The single was released on March 24, 1992, the same day as their debut album, 3 Years, 5 Months And 2 Days In The Life Of…, which opened with cut-ups including the words “man’s final frontier is the soul,” a message that resonated throughout this album.
While they soon became known for mellow, even tender-hearted singles, the point needs to be made that Arrested Development’s debut album is actually pretty raucous, as the second track, “Mama’s Always On Stage,” makes clear, sampling a honking Buddy Guy and Junior Wells tune and hurtling like a skydiver without a ’chute. The anthemic “People Everyday,” reversing the title but not the message of Sly & The Family Stone’s “Everyday People,” is not the laidback remix of the single version, but a grittier, harder-edged cut that emphasizes the tougher side of Speech’s lyric that often passed unnoticed. On the other hand, “Mr. Wendal” is every bit as accessible as its single sibling, but the mellow groove is used to make a point about homelessness and respect; putting their money where their mouths were, the group gave half their royalties from the song to homeless charities.
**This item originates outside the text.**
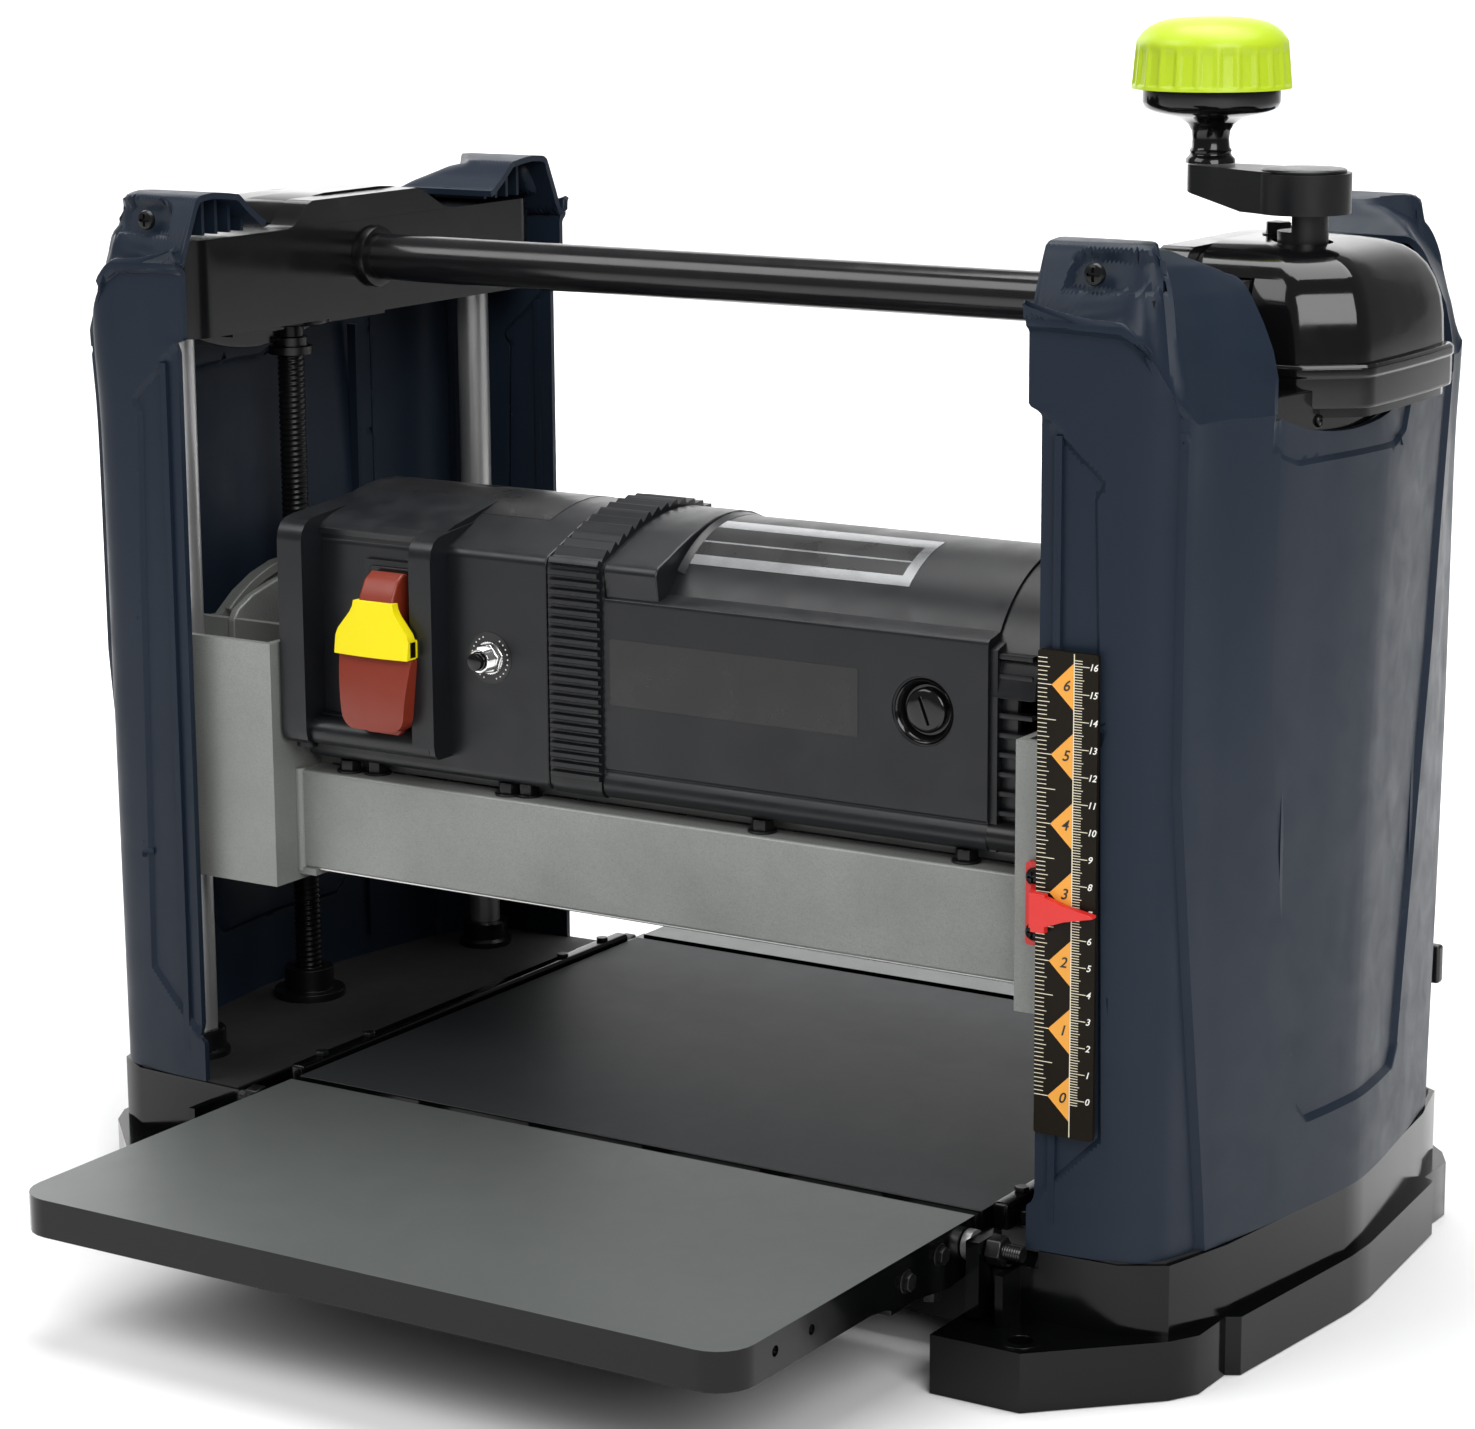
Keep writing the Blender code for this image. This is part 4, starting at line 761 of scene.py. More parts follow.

So, a light feel delivers a heavy message. That combo comes up again on “Raining Revolution,” a meditation on precipitation and its place in feeding body, soul, and spirit. More water metaphors appear on the upbeat “Fishin’ 4 Religion,” which demands a belief system that nurtures improvement for people – again, “revolution” is mentioned. Further piscine poetry follows on “Give A Man A Fish,” a Minnie Riperton-sampling set of thoughts on how to make the nation rise, which rejects gangsterism and talks politics and armed rebellion. Love, a little-mentioned rap topic in 1992, crops up in “U,” a whirling jazzy loop courtesy of Ramsey Lewis and whipped into a frenzy of desire in an onrushing tale of emotional longing.
There’s back-to-nature roots material on 3 Years, 5 Months And 2 Days In The Life Of… too. “Eve Of Reality” is a shimmering tribal instrumental that sounds like it dates from the dawn of human existence, and “Children Play With Earth” calls for raising your kids to respect the soil we’re rooted in: a literal hands-on environmentalism. “Natural” hits a different note, both musically and lyrically, noting the craving for a love partner that’s as old as time. “Dawn Of The Dreads” links the pan-Africanism of early 90s hip-hop with Rastafarianism through an encounter with a woman who understands Speech’s vibe. This is complex stuff and the group aren’t afraid to just let it unfold: the closing “Washed Away” is more than six minutes of spiritual thought, which sounds dry on paper but is actually compelling listening; hip-hop had barely attempted material like this since The Last Poets’ “Delights Of The Garden” in 1977.
3 Years, 5 Months And 2 Days In The Life Of… was no ordinary hip-hop album in 1992. And that remains the case today. There’s a lot to absorb; repeated listening delivers aspects you’d previously not noticed: a wailing vocal here, a blues lick there (and there’s quite a lot of blues present, not a musical form rap often acknowledged). It might take you just as long as the title suggests to soak it all up.
While some of the sounds have slipped out of fashion – particularly the raucous, all-hands-to-the-pumps party vibe that sometimes crops up – soul and spirit and dignity and striving remain eternally relevant. Arrested Development’s debut offers heaps to appreciate today. Dig your hands in its works.